_Stored records_.
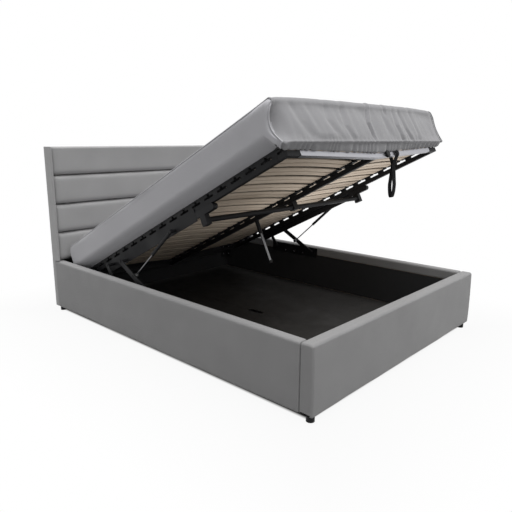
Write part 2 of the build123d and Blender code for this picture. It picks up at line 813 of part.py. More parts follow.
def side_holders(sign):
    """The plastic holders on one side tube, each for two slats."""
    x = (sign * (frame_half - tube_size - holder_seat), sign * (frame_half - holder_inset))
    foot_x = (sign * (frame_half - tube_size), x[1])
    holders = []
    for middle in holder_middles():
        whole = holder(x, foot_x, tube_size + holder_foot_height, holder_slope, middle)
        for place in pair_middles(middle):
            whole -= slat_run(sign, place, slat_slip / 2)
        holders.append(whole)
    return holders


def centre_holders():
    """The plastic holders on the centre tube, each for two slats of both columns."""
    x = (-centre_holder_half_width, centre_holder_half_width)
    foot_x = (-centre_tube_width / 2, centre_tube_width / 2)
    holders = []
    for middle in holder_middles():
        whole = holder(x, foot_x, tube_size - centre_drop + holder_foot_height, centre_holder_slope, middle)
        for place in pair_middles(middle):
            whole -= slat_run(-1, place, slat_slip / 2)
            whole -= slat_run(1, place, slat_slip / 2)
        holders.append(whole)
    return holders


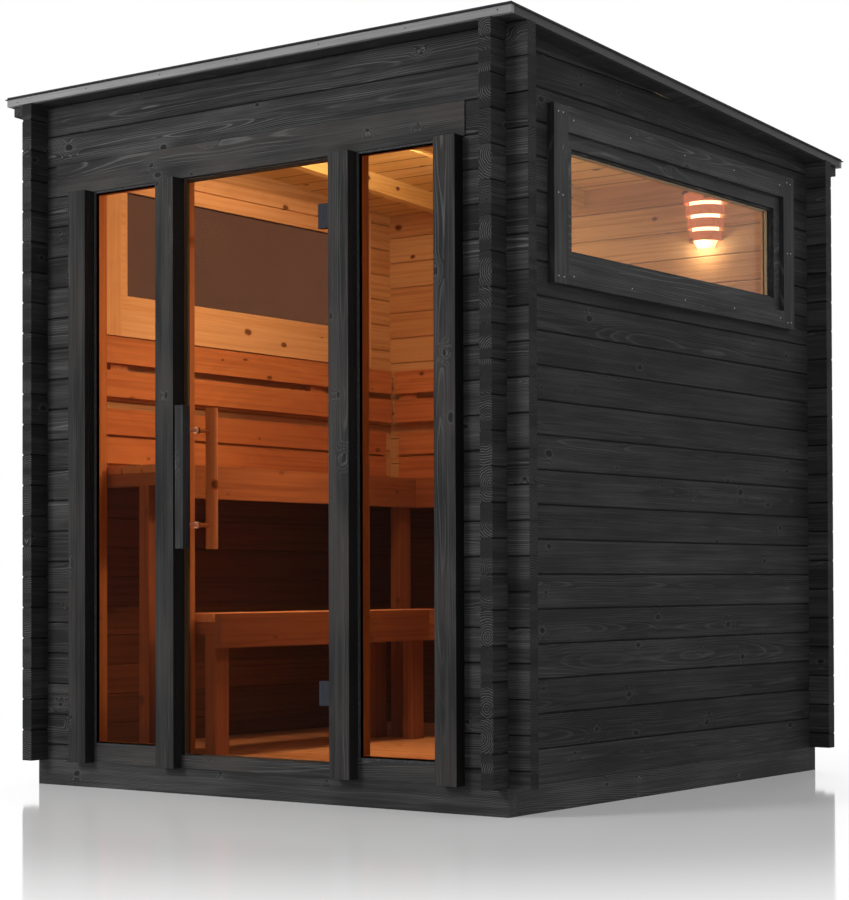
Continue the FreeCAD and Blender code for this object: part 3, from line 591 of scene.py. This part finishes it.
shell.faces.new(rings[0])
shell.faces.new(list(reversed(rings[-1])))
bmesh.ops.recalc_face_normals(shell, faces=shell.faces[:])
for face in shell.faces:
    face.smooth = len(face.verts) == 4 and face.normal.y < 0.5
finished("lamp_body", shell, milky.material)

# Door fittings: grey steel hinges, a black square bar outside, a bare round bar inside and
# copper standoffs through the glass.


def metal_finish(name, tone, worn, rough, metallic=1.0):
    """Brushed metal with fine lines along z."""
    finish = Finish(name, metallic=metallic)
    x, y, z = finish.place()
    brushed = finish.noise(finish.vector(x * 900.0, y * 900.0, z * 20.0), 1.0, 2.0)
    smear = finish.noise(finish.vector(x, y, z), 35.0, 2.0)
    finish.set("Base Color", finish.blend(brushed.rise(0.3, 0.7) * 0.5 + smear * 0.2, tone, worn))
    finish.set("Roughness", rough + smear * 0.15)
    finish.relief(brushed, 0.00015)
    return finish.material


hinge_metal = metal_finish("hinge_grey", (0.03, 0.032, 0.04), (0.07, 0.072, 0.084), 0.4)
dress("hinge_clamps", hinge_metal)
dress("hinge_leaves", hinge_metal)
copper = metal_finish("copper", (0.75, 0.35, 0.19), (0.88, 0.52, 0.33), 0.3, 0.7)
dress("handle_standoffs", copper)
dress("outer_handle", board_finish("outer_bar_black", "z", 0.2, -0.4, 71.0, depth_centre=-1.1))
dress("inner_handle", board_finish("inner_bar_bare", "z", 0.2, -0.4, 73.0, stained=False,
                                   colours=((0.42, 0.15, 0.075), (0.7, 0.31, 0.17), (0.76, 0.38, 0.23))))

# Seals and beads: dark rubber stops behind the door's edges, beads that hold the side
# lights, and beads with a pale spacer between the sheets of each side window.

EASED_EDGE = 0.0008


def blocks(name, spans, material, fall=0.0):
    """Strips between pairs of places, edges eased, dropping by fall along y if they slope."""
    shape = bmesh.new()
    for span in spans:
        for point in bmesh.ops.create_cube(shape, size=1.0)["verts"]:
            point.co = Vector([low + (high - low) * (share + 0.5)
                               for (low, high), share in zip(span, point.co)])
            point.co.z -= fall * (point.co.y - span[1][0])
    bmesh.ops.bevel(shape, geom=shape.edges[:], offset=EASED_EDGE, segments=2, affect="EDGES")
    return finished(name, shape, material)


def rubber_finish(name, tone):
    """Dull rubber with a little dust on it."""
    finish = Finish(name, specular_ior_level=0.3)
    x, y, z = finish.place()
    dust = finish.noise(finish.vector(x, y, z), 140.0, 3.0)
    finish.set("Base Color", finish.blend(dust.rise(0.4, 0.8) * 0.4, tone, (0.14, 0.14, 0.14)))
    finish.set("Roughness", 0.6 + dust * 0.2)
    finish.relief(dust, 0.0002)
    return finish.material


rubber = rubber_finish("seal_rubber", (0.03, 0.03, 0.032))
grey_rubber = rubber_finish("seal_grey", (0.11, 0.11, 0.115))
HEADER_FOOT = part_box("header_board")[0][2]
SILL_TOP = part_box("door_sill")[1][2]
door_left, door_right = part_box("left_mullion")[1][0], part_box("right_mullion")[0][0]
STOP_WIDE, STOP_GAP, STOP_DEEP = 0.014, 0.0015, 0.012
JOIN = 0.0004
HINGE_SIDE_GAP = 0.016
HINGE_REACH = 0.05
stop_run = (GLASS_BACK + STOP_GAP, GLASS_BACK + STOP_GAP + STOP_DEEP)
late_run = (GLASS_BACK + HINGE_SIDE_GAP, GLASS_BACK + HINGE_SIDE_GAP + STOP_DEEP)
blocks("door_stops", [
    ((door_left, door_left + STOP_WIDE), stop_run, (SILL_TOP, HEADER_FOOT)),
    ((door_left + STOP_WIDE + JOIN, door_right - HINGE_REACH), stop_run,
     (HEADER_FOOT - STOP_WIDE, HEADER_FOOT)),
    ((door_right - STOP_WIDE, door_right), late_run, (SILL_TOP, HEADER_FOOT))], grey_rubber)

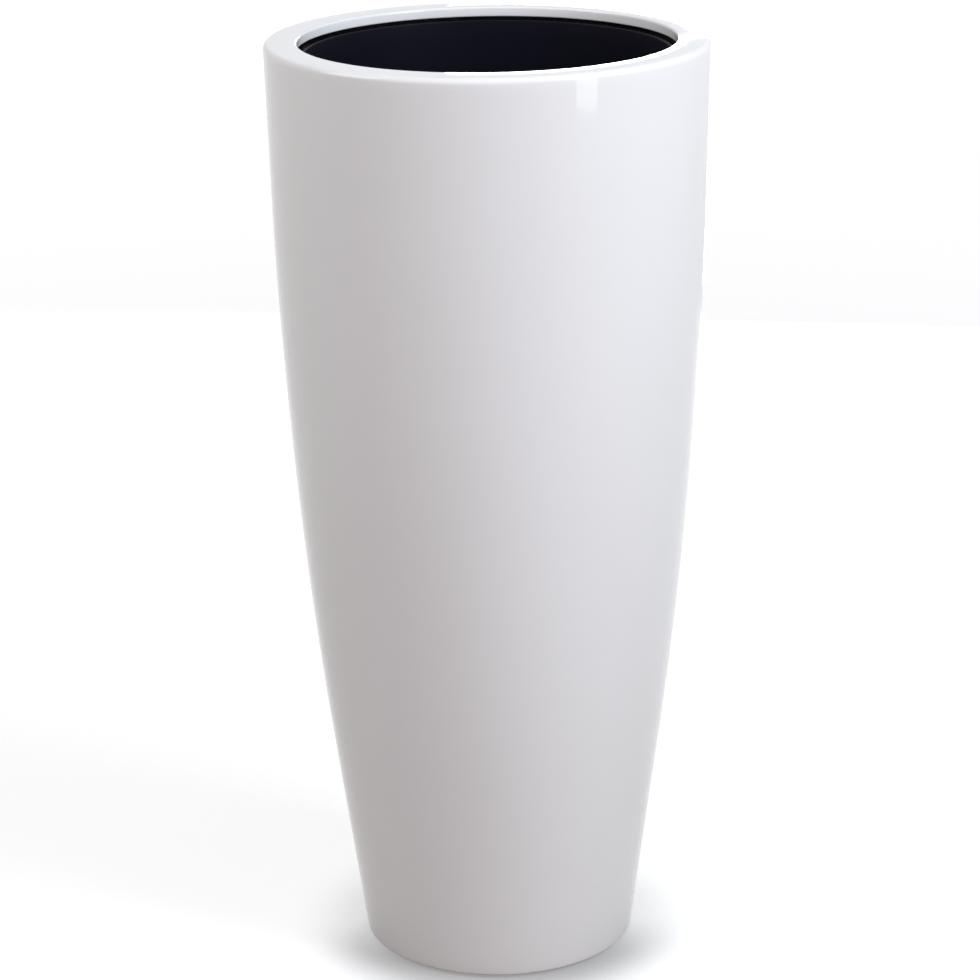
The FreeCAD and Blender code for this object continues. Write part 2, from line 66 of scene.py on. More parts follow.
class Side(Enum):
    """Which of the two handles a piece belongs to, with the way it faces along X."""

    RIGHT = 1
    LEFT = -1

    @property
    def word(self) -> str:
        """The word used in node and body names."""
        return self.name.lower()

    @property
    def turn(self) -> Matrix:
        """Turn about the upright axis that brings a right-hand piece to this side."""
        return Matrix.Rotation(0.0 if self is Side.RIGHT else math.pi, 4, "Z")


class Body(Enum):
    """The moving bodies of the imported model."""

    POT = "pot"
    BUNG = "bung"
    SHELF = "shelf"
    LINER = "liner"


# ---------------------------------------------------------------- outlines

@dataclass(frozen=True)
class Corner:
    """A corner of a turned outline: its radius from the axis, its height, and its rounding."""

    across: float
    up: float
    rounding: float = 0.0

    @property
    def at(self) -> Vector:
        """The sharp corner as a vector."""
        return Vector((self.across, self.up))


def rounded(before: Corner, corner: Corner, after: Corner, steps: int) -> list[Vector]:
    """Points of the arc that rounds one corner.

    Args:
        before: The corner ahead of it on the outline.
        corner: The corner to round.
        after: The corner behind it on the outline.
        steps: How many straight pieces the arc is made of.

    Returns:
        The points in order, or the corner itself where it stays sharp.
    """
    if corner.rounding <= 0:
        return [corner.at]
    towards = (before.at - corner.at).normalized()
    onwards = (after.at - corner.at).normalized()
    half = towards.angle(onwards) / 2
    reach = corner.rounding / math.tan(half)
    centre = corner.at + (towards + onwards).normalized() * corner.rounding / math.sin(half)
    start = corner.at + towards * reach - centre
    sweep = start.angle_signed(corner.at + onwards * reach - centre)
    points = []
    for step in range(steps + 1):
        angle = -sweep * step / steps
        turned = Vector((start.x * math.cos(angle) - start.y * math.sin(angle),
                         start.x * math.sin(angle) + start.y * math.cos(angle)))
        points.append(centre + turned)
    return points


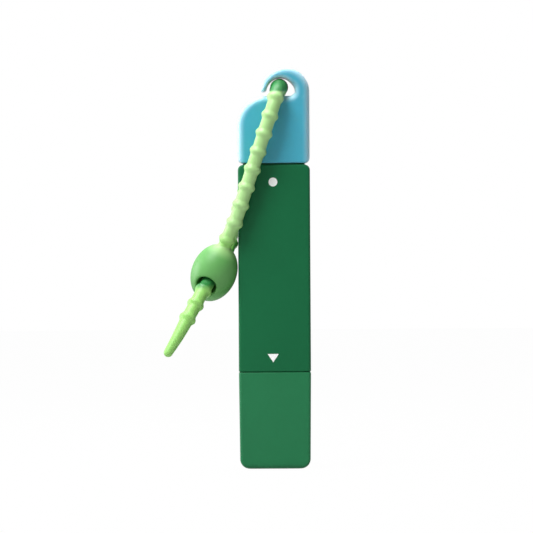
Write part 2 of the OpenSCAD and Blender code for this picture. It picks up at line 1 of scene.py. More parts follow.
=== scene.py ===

_DIRECTIONS_. Retype, in the same exact form, the lines of the material above from the line holding "The FreeCAD and Blender code for this object continues." through the line holding "steps: How many".

_EXPECTED OUTPUT_.
The FreeCAD and Blender code for this object continues. Write part 2, from line 66 of scene.py on. More parts follow.
class Side(Enum):
    """Which of the two handles a piece belongs to, with the way it faces along X."""

    RIGHT = 1
    LEFT = -1

    @property
    def word(self) -> str:
        """The word used in node and body names."""
        return self.name.lower()

    @property
    def turn(self) -> Matrix:
        """Turn about the upright axis that brings a right-hand piece to this side."""
        return Matrix.Rotation(0.0 if self is Side.RIGHT else math.pi, 4, "Z")


class Body(Enum):
    """The moving bodies of the imported model."""

    POT = "pot"
    BUNG = "bung"
    SHELF = "shelf"
    LINER = "liner"


# ---------------------------------------------------------------- outlines

@dataclass(frozen=True)
class Corner:
    """A corner of a turned outline: its radius from the axis, its height, and its rounding."""

    across: float
    up: float
    rounding: float = 0.0

    @property
    def at(self) -> Vector:
        """The sharp corner as a vector."""
        return Vector((self.across, self.up))


def rounded(before: Corner, corner: Corner, after: Corner, steps: int) -> list[Vector]:
    """Points of the arc that rounds one corner.

    Args:
        before: The corner ahead of it on the outline.
        corner: The corner to round.
        after: The corner behind it on the outline.
        steps: How many straight pieces the arc is made of.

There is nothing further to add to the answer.